**TASK DESCRIPTION:** For every line in the records that has the word "Write", make a copy.

Records excerpted from a collection:

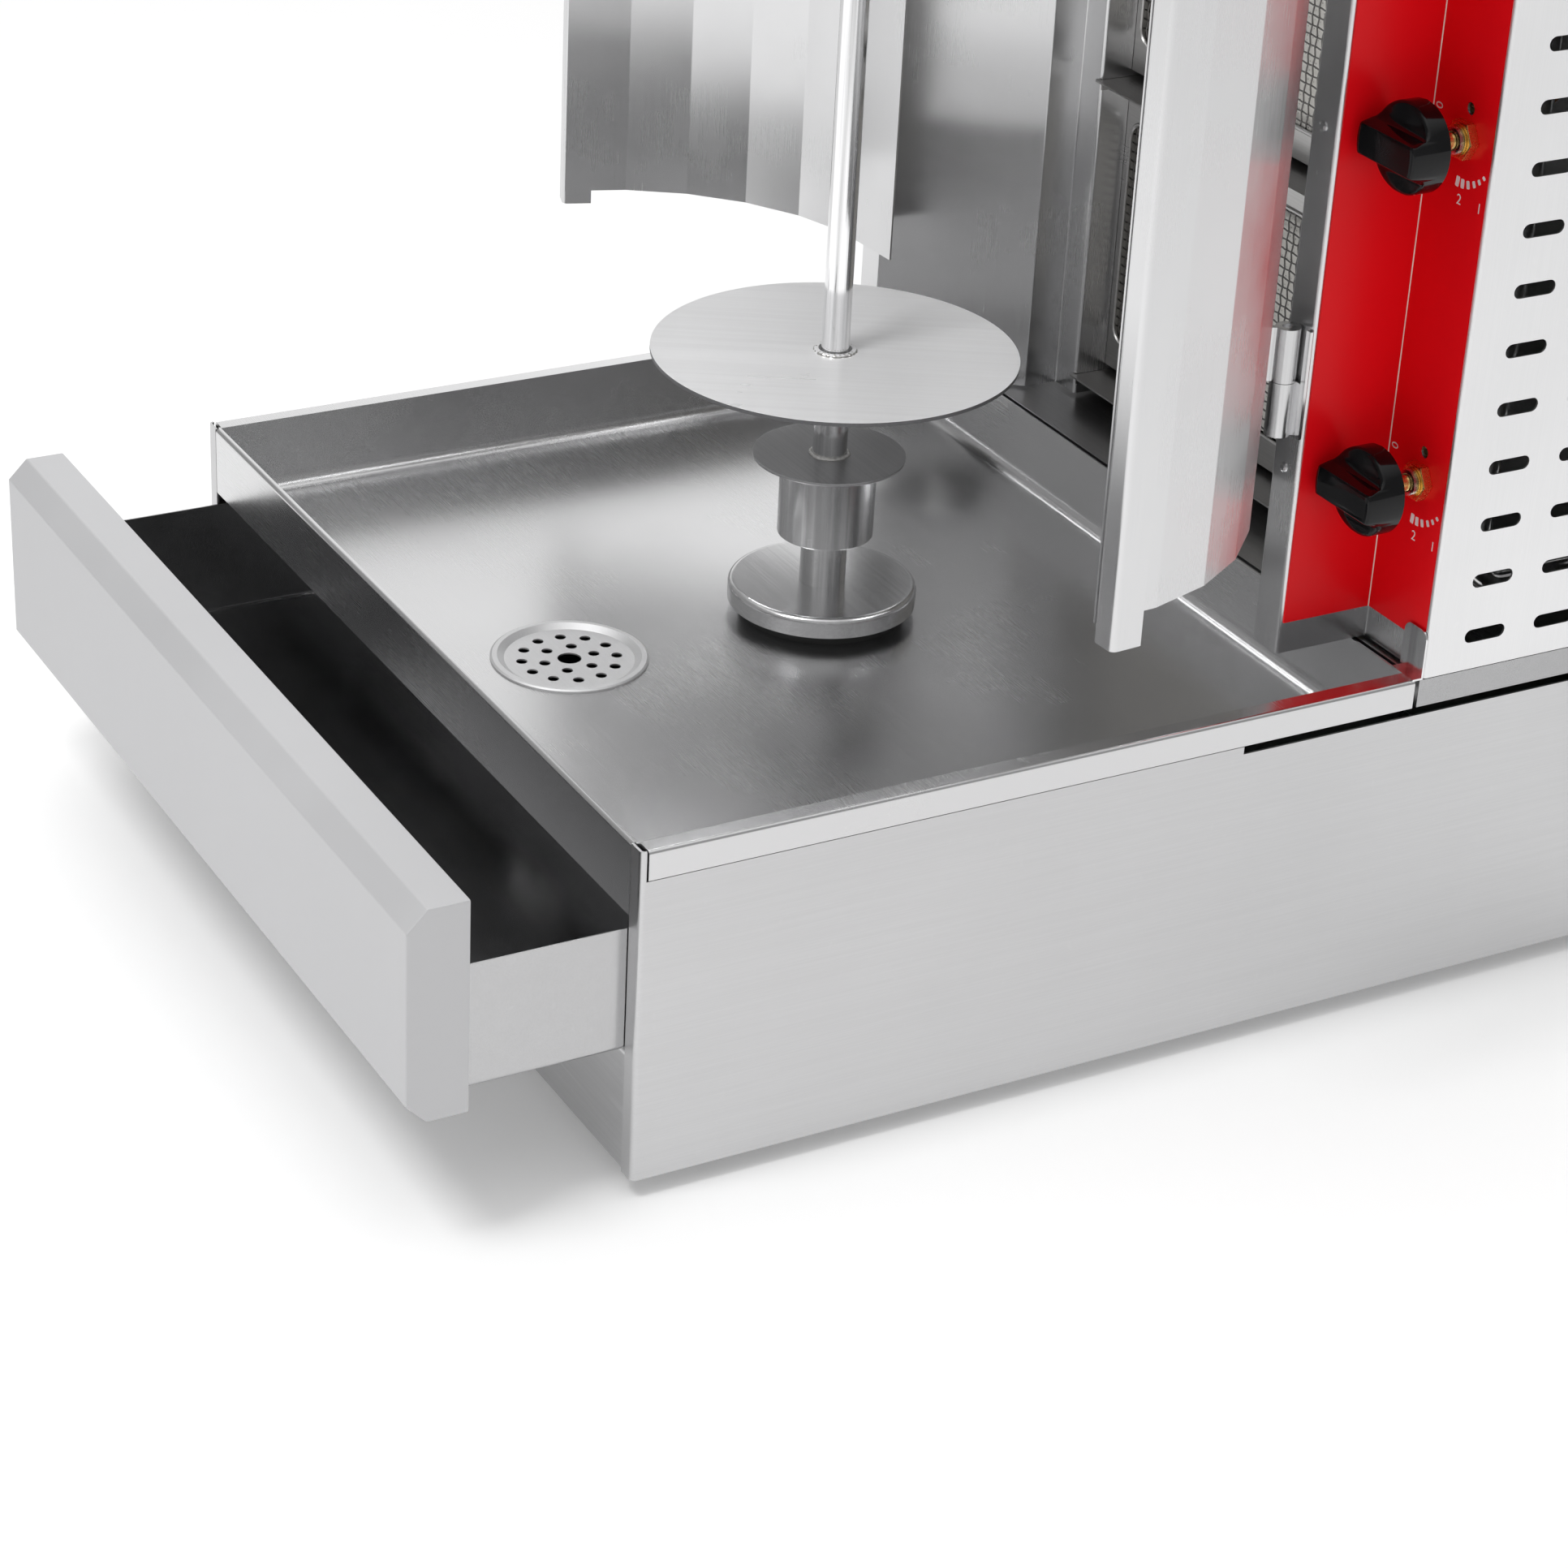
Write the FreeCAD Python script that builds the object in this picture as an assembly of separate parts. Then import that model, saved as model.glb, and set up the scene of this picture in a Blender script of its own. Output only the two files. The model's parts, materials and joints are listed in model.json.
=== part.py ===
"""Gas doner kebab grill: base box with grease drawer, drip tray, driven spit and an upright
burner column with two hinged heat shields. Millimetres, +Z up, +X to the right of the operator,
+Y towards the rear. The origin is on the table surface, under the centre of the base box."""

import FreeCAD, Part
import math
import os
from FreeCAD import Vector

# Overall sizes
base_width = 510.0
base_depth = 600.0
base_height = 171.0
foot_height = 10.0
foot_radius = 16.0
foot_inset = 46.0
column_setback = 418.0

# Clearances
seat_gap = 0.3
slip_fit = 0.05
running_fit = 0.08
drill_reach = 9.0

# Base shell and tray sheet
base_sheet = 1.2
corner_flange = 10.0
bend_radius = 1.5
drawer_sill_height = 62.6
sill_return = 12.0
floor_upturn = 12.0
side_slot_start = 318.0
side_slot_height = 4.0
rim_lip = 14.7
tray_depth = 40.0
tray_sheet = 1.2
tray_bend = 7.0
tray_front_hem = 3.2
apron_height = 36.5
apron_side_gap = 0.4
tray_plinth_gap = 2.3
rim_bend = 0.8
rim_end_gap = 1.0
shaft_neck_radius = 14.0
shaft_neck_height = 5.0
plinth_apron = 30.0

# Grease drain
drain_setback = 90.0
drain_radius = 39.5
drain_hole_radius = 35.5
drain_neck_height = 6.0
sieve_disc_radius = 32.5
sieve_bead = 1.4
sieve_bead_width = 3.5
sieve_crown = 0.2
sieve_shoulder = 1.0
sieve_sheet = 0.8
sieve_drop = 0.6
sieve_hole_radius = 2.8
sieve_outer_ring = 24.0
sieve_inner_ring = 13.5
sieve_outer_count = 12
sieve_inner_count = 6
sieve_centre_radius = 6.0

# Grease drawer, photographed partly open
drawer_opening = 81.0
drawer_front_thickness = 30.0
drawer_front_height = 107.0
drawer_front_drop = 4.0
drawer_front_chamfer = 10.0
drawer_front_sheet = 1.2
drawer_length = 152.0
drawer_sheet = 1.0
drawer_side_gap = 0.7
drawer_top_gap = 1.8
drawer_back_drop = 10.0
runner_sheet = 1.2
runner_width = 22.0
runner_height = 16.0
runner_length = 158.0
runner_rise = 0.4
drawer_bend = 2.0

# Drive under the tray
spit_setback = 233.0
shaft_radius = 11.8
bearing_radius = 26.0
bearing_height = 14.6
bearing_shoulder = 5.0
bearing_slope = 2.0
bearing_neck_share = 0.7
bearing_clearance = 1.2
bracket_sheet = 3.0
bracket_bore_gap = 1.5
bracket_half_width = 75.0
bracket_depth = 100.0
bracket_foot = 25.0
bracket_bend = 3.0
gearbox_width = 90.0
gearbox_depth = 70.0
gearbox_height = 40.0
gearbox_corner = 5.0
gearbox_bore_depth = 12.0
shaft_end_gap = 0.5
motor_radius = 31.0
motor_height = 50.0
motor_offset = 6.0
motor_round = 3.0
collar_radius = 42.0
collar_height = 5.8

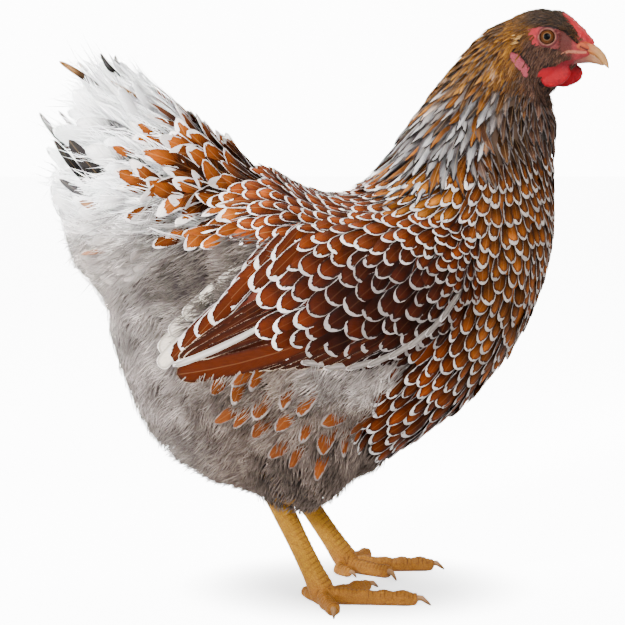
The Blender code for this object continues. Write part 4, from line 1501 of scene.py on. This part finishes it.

**COMPLETE ANSWER:**
Write the FreeCAD Python script that builds the object in this picture as an assembly of separate parts. Then import that model, saved as model.glb, and set up the scene of this picture in a Blender script of its own. Output only the two files. The model's parts, materials and joints are listed in model.json.
The Blender code for this object continues. Write part 4, from line 1501 of scene.py on. This part finishes it.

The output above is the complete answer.